Summary: Do you ever feel like life is flying by, out of control? You want to get off, but it is like a merry-go-round that is moving too fast. Jumping off can hurt more than staying on! So you just hold on and keep flying. I think we have that problem year rou
Do you ever feel like life is flying by, out of control? You want to get off, but it is like a merry-go-round that is moving too fast. Jumping off can hurt more than staying on! So you just hold on and keep flying. I think we have that problem year round now, but it is at its worst at Christmas time. But what can we do about it? Many of us would like to stop, or at least pause briefly, but we can’t.
I was talking to another preacher about this sermon. He called on his way home from work last Monday and we talked about this sermon. Skip rush, find rest. The first question was, “how do you do that.” My friend said, “probably the only way to do that is to ignore Christmas altogether.” And that is true, but since that isn’t realistic, we thought we had better look to something else.
So that got me thinking, maybe we just need to find pockets of rest. But where do we find rest in the midst of rush? As strange as this may sound, all of that got me thinking about birth, which obviously is a part of Christmas, but it got me thinking about what has happened with birth in our time. To explain, let me tell you a story.
I remember when I first found out that Marilyn was pregnant. I thought, okay, we have 9 months to prepare for this. But I never dreamed how much went into that 9 months. We were living in a 2-bedroom apartment and we had to turn our guest bedroom into a nursery. Marilyn had a special cradle that had been in her family for years that she wanted to have. You buy bassinets and car seats and clothes. People give you gifts and ask questions that are way too personal. I don’t know why a pregnancy empowers them to do that, but it does. But that is not all. You go to these birthing classes. They were Lamaze classes back then, but I understand they have come up with a better idea now. You go to these classes and they teach you how to breathe and how to focus. I listened carefully because it was my first time and because my dad had delivered my middle brother at home. It happened so fast with my mom that she couldn’t make it to the hospital. Now I know that was not something that would effect Marilyn, but since we lived 60 miles from the hospital, the possibility went through my mind. I could just see myself stopping on the back roads on the way to the hospital and delivering my son. That might sound touching to you, but it wasn’t a pleasant thought to me!

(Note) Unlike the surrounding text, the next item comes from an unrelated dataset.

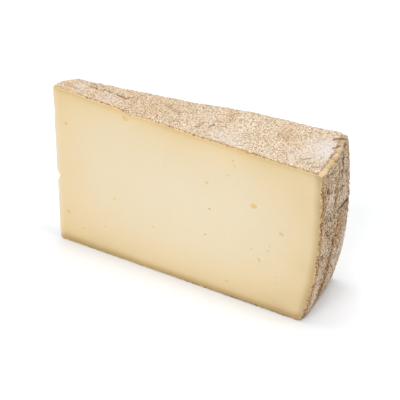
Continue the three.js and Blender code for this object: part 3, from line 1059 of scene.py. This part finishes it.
TOP_STOPS = [
    (0.08, srgb(116, 80, 40)),
    (0.26, srgb(180, 148, 104)),
    (0.4, srgb(212, 190, 159)),
    (0.62, srgb(218, 200, 174)),
    (0.8, srgb(228, 216, 199)),
    (0.95, srgb(236, 231, 226)),
]
TOP_BLOOM = srgb(216, 210, 204)
TOP_SPECK = srgb(92, 56, 22)
TOP_TAN = srgb(196, 158, 116)


def top_colour(tree, crust):
    """Cells of tan and whitish crust, with a bloom, dark specks and a few tan patches over them."""
    tone = tree.total((tree.cell_tone(crust.spot, 3.6), 0.88), (crust.fine, 0.15), -0.01)
    tone = tree.total(tone, (crust.wide, 0.15), (crust.middle, 0.12), (crust.height, 0.05))
    colour = tree.ramp(tree.total(tone, (crust.brown, -0.06)), TOP_STOPS)
    colour = tree.over(colour, TOP_BLOOM, crust.white, 0.6)
    colour = tree.over(colour, TOP_SPECK, tree.specks(crust.spot, scale=2.4, share=0.38, size=0.38), 0.95)
    return tree.over(colour, TOP_TAN, crust.brown, 0.3)


print(len(TOP_STOPS), "tones of crust on the top, specked")

# %% The crust of the heel
HEEL_STOPS = [
    (0.1, srgb(72, 42, 16)),
    (0.28, srgb(132, 93, 50)),
    (0.42, srgb(203, 171, 132)),
    (0.6, srgb(218, 192, 161)),
    (0.75, srgb(231, 211, 191)),
    (0.92, srgb(237, 226, 214)),
]
HEEL_BLOOM = srgb(222, 206, 190)
HEEL_SPECK = srgb(66, 42, 20)
HEEL_FINE_SPECK = srgb(56, 34, 14)
HEEL_TAN = srgb(176, 130, 78)
LONG_FIBRE, SHORT_FIBRE = 3.5, 1.6


def heel_colour(tree, crust):
    """Cells of crust drawn out into fibres, with specks of two kinds, a bloom and warm patches."""
    long_spot, tall_spot = [tree.fibres(crust.spot, stretch) for stretch in (LONG_FIBRE, SHORT_FIBRE)]
    streaks = tree.swing(long_spot, 1.4, 3, 0.65, 0.3)
    tone = tree.total((tree.cell_tone(tall_spot, 2.4), 0.65), (crust.fine, 0.2), 0.1, (streaks, 0.55))
    tone = tree.total(tone, (crust.height, 0.1), (tree.less(crust.white, crust.brown), 0.14))
    colour = tree.ramp(tone, HEEL_STOPS)
    colour = tree.over(colour, HEEL_SPECK, tree.specks(crust.spot, scale=1.6, share=0.3, size=0.42), 0.95)
    colour = tree.over(colour, HEEL_FINE_SPECK, tree.specks(tall_spot, scale=1.4, share=0.34, size=0.42))
    colour = tree.over(colour, HEEL_BLOOM, crust.white, 0.3)
    warm = tree.remap(tree.total((crust.middle, 0.8), (crust.brown, 0.45)), 0.04, 0.34)
    return tree.over(colour, HEEL_TAN, warm, 0.55)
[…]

During that time we made a lot of trips between Caldwell and Zanesville. There was a lot of anticipation and I wouldn’t call those 9 months restful.
To call it a rush would be a much more accurate description. It looked calm compared to Taylor and Trent’s birth, but I didn’t know any better at the time.
So the day finally came. I was doing a premarital counseling session in our apartment and when they left Marilyn said, “I think we are going to have a baby tonight.” We headed off to the hospital and Jordan was born the next morning on his due date. And it seemed like for the first time in 9 months, we were able to rest … temporarily! Soon you were back home and right back into the rush. Life would never be the same again!
One thing I noticed is that you are only in the hospital for two days, and that is not even two full days. If you deliver on a Tuesday night, you are probably going to get discharged on Thursday morning.
To be honest with you, I don’t think that is enough. They used to do 5 days, but insurance companies stepped in and they have cut it back to 2 unless it is a C-section. Now I know that most women want to go home soon, but it seems to me that the rest you get there is needed.
I told you that story because I think the same thing has happened with Christmas. You really can’t get away from the rush, that is part of it and has been for years. In fact, some must enjoy that because so many go shopping the day after Thanksgiving knowing that it is going to be a rush.
But there was a time when you got to Christmas and it all slowed down. You would have the week between Christmas and New Year’s sort of as the holiday. It is not that you didn’t work during that time, but things slowed down significantly. But like those hospital stays it has been shortened because things are planned in between. Part of that is our society. Since miles separate families, you find yourself traveling from one relative to another during that time. We are in that boat too, but we have always made sure to wait until the day after Christmas to start to travel. That makes us miss the first day of school after the holidays, but we think it is worth it. We traveled on Christmas day once before the boys were born, but we decided that wasn’t a good idea.